The US approval for NVIDIA to sell advanced H200 chips to Chinese buyers represents a tactical shift in how Washington is managing the AI infrastructure race with Beijing. Rather than blanket restrictions, the administration is now selectively opening access to key allies and commercial partners, suggesting a more nuanced approach to technology competition. This move comes as Jensen Huang, NVIDIA's CEO, attends a high-level state banquet alongside President Trump and Chinese President Xi Jinping, cementing the chipmaker's central role in US-China trade negotiations.

The approval of H200 sales to a limited set of Chinese companies signals that the US believes it can maintain technological leadership while selectively enabling market access. This is distinct from earlier blanket export bans; instead, it appears to be a strategic tool to encourage Chinese investment in US technology and support a broader trade normalization conversation. NVIDIA's stock reflected this optimism, rising to new record highs near $5.5 trillion in market cap as traders priced in sustained demand from global AI infrastructure buildouts.

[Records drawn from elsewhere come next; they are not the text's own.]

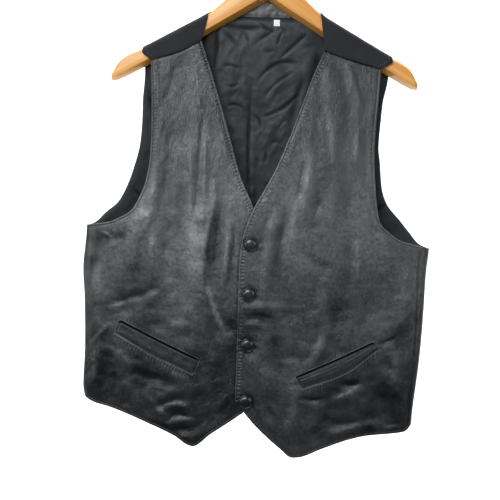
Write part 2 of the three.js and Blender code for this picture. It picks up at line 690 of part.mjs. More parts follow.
function insideBack(back, rows, columns, wrinkles) {
  const inset = backThick + insideGap;
  const at = (i, j) => back.spots[i][j].clone().addScaledVector(back.normals[i][j], -inset);
  return rows.map((i) => columns.map((j, k) => {
    const atEnd = k === 0 || k === columns.length - 1;
    const neighbour = k === 0 ? columns[1] : columns[columns.length - 2];
    const spot = atEnd ? at(i, j).lerp(at(i, neighbour), edgeShare) : at(i, j);
    if (!atEnd) spot.y -= reliefAt(wrinkles, spot.x, -throatDrop - spot.z);
    return spot;
  }));
}

function range(from, to) {
  return Array.from({ length: to - from + 1 }, (_, i) => from + i);
}

function liningWall(back) {
  const first = back.strapRows + back.falls.indexOf(bandDrop);
  const last = back.spots.length - 1;
  const columns = range(0, back.spots[0].length - 1);
  const spots = insideBack(back, range(first, last), columns, folds.lining);
  spots[0] = spots[0].map((spot, j) => spot.clone().lerp(spots[1][j], bandShare));
  const end = spots.length - 1;
  spots[end] = spots[end].map((spot, j) => spot.clone().lerp(spots[end - 1][j], hemShare));
  return wallOver(spots, liningThick, () => true, true);
}

function facingWall(back) {
  const first = back.strapRows;
  const last = back.strapRows + back.falls.indexOf(bandDrop);
  const columns = range(strapColumns + 1, strapColumns + neckColumns - 1);
  const spots = insideBack(back, range(first, last), columns, []);
  return wallOver(spots, facingThick, () => true, true);
}

// Pocket welts lie on the fronts
function weltWall(side, front) {
  const edgeAt = (rows) => {
    const drop = smooth(rows, 'x', 'drop');
    const [from, to] = [rows[0].x, rows[rows.length - 1].x];
    return (s) => ({ x: lerp(from, to, s), drop: drop(lerp(from, to, s)) });
  };
  const upper = edgeAt(welts[side].upper);
  const lower = edgeAt(welts[side].lower);
  const along = 12;
  const across = 2;
  const spots = [];
  for (let i = 0; i <= across; i += 1) {
    const row = [];
    for (let j = 0; j <= along; j += 1) {
      const a = upper(j / along);
      const b = lower(j / along);
      const x = lerp(a.x, b.x, i / across);
      const drop = lerp(a.drop, b.drop, i / across);
      row.push(point(x, skinAt(front.spots, x, drop) - layerGap - weltThick, drop));
    }
    spots.push(row);
  }
  return wallOver(spots, weltThick, () => true, false);
}

// A domed snap cap, lying on the lap
function snapGeometry() {
  const profile = snapProfile.map((row) => new THREE.Vector2(row.radius, row.height));
  return new THREE.LatheGeometry(profile, 20);
}

function snapSeat(front, drop) {
  const probes = 12;
  let nearest = skinAt(front.spots, edgeLine, drop);
  for (let k = 0; k < probes; k += 1) {
    const angle = (2 * Math.PI * k) / probes;
    const x = edgeLine + snapRadius * Math.cos(angle);
    nearest = Math.min(nearest, skinAt(front.spots, x, drop + snapRadius * Math.sin(angle)));
  }
  return nearest - layerGap;
}

// Hanger
function armSection(row, x) {
  const topArc = 6;
  const roundedShare = 0.7; // of the front face's height, at most
  const arcHeight = Math.min(woodHalf, (row.front - row.top) * roundedShare);
  const section = [point(x, -woodHalf, row.front)];
  for (let k = 0; k <= topArc; k += 1) {
    const angle = (Math.PI * k) / topArc;
    const drop = row.top + arcHeight * (1 - Math.sin(angle));
    section.push(point(x, -woodHalf * Math.cos(angle), drop));
  }
  section.push(point(x, woodHalf, row.back));
  return section;
}

function hangerWood() {
  const leftward = [...arm].reverse().slice(0, -1);
  const sections = [
    ...leftward.map((row) => armSection(row, hangerMiddle - row.out)),
    ...arm.map((row) => armSection(row, hangerMiddle + row.out)),
  ];
  return loft(sections, false);
}

function hangerHook() {
  const base = -throatDrop - arm[0].top + 0.3; // just clear of the wood
  const centre = wireRadius - hookRadius;
  const spots = shank.map((row) => new THREE.Vector3(row.x, 0, base + row.rise));
  const bow = { from: -52, to: 214, step: 14 }; // degrees round the hook
  for (let degrees = bow.from; degrees <= bow.to; degrees += bow.step) {
    const angle = THREE.MathUtils.degToRad(degrees);
    const x = hookRadius * Math.cos(angle);
    spots.push(new THREE.Vector3(x, 0, centre + hookRadius * Math.sin(angle)));
  }
  const curve = new THREE.CatmullRomCurve3(spots, false, 'centripetal');
  const steps = 34;
  const sides = 8;
  const ringAt = (spot, tangent, radius) => {
    const aside = new THREE.Vector3(tangent.z, 0, -tangent.x);
    const section = [];
    for (let k = 0; k < sides; k += 1) {
      const angle = (2 * Math.PI * k) / sides;
      const place = spot.clone().addScaledVector(aside, radius * Math.cos(angle));
      place.y += radius * Math.sin(angle);
      section.push(place);
    }
    return section;
  };
  const up = new THREE.Vector3(0, 0, 1);
  const sections = collar.map((row) => (
    ringAt(new THREE.Vector3(0, 0, base + row.rise), up, row.radius)
  ));
  for (let k = 0; k <= steps; k += 1) {
    const tangent = curve.getTangentAt(k / steps);
    sections.push(ringAt(curve.getPointAt(k / steps), tangent, wireRadius));
  }
  const endTangent = curve.getTangentAt(1);
  const rounded = { reach: 1.2, share: 0.6 }; // the wire's end
  const tip = curve.getPointAt(1).addScaledVector(endTangent, rounded.reach);
  sections.push(ringAt(tip, endTangent, wireRadius * rounded.share));
  for (const section of sections) {
    for (const place of section) place.x += hangerMiddle;
  }
  return loft(sections, true);
}

// The mesh for each piece; the vest is moved across so that the hook hangs at x = 0.
const group = new THREE.Group();
const hung = new THREE.Group();
hung.position.x = -hangerMiddle;
group.add(hung);

function addPiece(name, geometry, color, roughness, metalness = 0) {
  const material = new THREE.MeshStandardMaterial({ color, roughness, metalness });
  const mesh = new THREE.Mesh(geometry, material);
  mesh.name = name;
  hung.add(mesh);
  return mesh;
}

const leatherColor = 0x3b3d3c;
const fronts = { left: frontWall('left'), right: frontWall('right') };
for (const side of ['left', 'right']) {
  addPiece(`front_${side}`, fronts[side].geometry, leatherColor, 0.5);
  addPiece(`pocket_welt_${side}`, weltWall(side, fronts[side]).geometry, leatherColor, 0.5);
}

const back = backWall();
const lining = liningWall(back);
addPiece('back', back.geometry, 0x1e2126, 0.55);
addPiece('back_lining', lining.geometry, 0x24282b, 0.45);
addPiece('back_neck_facing', facingWall(back).geometry, 0x6f706c, 0.6);

const labelSkin = Math.min(
  ...[-0.5, 0.5].flatMap((i) => [-0.5, 0.5].map((j) => (
    skinAt(lining.inside, label.x + i * label.width, label.drop + j * label.height)
  ))),
);
const labelMesh = addPiece(
  'neck_label',
  new THREE.BoxGeometry(label.width, label.thick, label.height),
  0xe8e4df,
  0.8,
);
labelMesh.position.copy(point(label.x, labelSkin - layerGap - label.thick, label.drop));

snapDrops.forEach((drop, i) => {
  const snap = addPiece(`snap_cap_${i + 1}`, snapGeometry(), 0x1a1b1d, 0.3, 0.2);
  snap.rotation.x = Math.PI;
  snap.position.copy(point(edgeLine, snapSeat(fronts.right, drop), drop));
});

addPiece('hanger_wood', hangerWood(), 0xd9964a, 0.45);
addPiece('hanger_hook', hangerHook(), 0xb9bcc0, 0.3, 1);

export default group;
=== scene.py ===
import json
import math

import bmesh
import bpy
import numpy as np
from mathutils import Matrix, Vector
from mathutils.bvhtree import BVHTree
from mathutils.kdtree import KDTree

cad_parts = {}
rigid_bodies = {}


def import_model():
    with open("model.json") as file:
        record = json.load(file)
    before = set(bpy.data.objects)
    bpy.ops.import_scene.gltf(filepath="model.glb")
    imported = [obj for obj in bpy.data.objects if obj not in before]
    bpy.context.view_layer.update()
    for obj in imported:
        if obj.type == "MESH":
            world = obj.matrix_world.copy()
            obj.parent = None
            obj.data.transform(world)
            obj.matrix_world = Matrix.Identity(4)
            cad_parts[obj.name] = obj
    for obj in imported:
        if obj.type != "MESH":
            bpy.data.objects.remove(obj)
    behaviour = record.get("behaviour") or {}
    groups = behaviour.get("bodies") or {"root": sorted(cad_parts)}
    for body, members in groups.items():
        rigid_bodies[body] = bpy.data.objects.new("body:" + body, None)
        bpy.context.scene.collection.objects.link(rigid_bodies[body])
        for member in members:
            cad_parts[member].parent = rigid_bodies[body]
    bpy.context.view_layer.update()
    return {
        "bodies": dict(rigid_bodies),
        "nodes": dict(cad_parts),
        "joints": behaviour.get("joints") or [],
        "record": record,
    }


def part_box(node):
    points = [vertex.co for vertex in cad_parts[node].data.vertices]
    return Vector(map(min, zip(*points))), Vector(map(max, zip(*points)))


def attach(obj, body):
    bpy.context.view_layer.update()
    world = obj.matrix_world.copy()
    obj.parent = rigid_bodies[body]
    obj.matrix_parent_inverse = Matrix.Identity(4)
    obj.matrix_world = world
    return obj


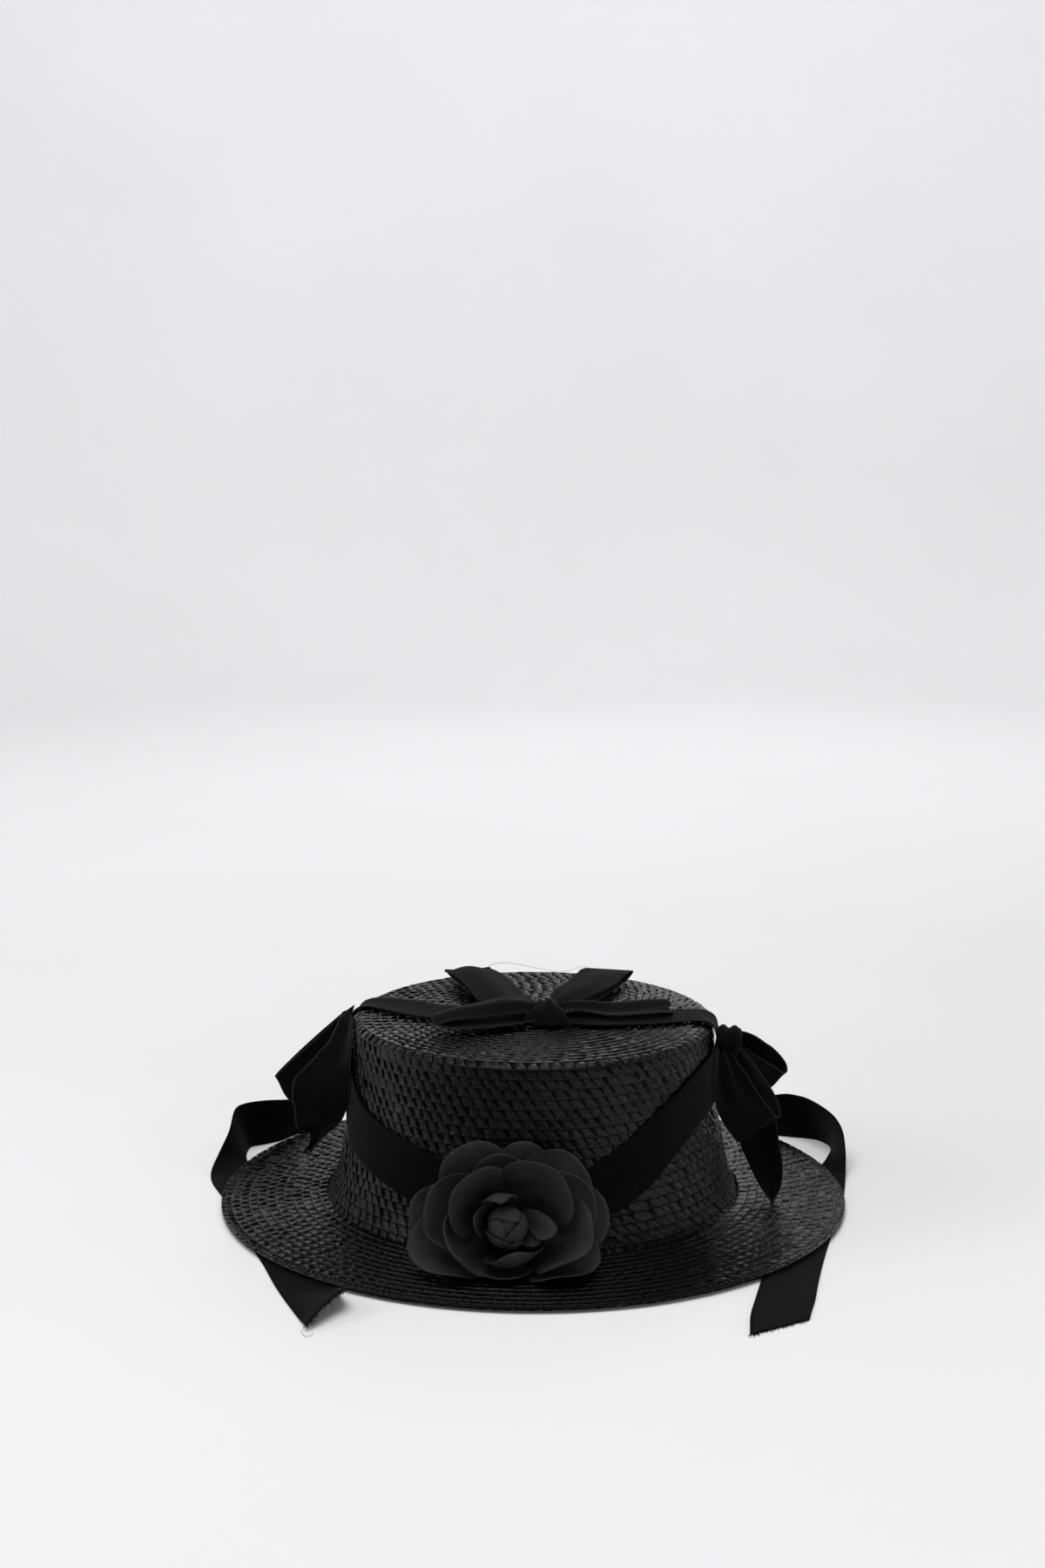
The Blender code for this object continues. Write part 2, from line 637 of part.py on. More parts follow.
def build():
    clear_scene()
    hat = bpy.data.objects.new("hat", None)
    hat.location = (HAT_OFFSET[0] * MM, HAT_OFFSET[1] * MM, 0)
    bpy.context.scene.collection.objects.link(hat)
    straw = make_material("black_straw", (0.012, 0.012, 0.013), 0.3, 0.6)
    grosgrain = make_material("black_grosgrain", (0.010, 0.010, 0.011), 0.8)
    cloth = make_material("flower_cloth", (0.018, 0.018, 0.019), 0.85)
    crown(straw, hat)
    brim(straw, hat)
    front_band(grosgrain, hat)
    ribbons = {
        "cross_band": CROSS_BAND,
        "top_loop_front_left": TOP_LOOP_FRONT_LEFT,
        "top_loop_front_right": TOP_LOOP_FRONT_RIGHT,
        "top_loop_back_left": TOP_LOOP_BACK_LEFT,
        "top_loop_back_right": TOP_LOOP_BACK_RIGHT,
        "right_loop_front": RIGHT_LOOP_FRONT,
    }
    for name, sections in ribbons.items():
        ribbon(name, sections, grosgrain, hat)
    edge_ribbons = {
        "left_loop": LEFT_LOOP,
        "left_tail": LEFT_TAIL,
        "left_tail_low": LEFT_TAIL_LOW,
        "right_loop_upper": RIGHT_LOOP_UPPER,
        "right_tail": RIGHT_TAIL,
    }
    for name, table in edge_ribbons.items():
        edge_ribbon(name, table, grosgrain, hat)
    tie("left_tie", LEFT_TIE, grosgrain, hat)
    tie("right_tie", RIGHT_TIE, grosgrain, hat)
    knot("top_knot", TOP_KNOT, grosgrain, hat)
    knot("left_knot", LEFT_KNOT, grosgrain, hat)
    knot("right_knot", RIGHT_KNOT, grosgrain, hat)
    flower(cloth, hat)


build()
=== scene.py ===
"""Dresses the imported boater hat: sewn straw braid, grosgrain ribbon, a cloth flower and threads.

Tables are in millimetres from the middle of the hat, as in the part's source. Every mesh is made
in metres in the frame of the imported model.
"""

import math
from collections import namedtuple

import bpy
import numpy as np
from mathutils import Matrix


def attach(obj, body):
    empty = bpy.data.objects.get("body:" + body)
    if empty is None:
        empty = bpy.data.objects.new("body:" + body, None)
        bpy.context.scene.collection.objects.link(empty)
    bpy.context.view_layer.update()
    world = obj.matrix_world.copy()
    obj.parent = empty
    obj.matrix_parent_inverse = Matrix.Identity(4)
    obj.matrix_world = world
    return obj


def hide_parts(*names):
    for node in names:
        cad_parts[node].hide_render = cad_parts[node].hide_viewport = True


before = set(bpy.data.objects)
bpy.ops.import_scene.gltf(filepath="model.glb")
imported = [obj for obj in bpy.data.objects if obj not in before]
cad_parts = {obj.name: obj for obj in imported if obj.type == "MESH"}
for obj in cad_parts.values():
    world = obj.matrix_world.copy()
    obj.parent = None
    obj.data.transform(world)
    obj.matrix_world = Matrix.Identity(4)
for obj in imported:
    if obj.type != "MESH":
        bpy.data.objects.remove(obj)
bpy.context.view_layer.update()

MM = 0.001
TURN = 2 * math.pi
UV_NAME = "weave"
# Mesh attribute that marks where paler colour is painted on the cloth as light
PAINTED_LIGHT_NAME = "rim"
RNG = np.random.default_rng(11)

# Length of one wave of a wave texture at a scale of one
WAVE_AT_SCALE_ONE = TURN / 20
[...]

For the broader chip sector, this narrative supports the view that AI infrastructure demand will remain robust across both US and international markets. Competitors like Broadcom and AMD benefit from the tailwind, as the overall AI buildout accelerates. However, the move also introduces geopolitical optionality; further restrictions could be re-imposed if trade talks deteriorate. The semiconductor ecosystem now trades on the assumption of managed coexistence rather than decoupling.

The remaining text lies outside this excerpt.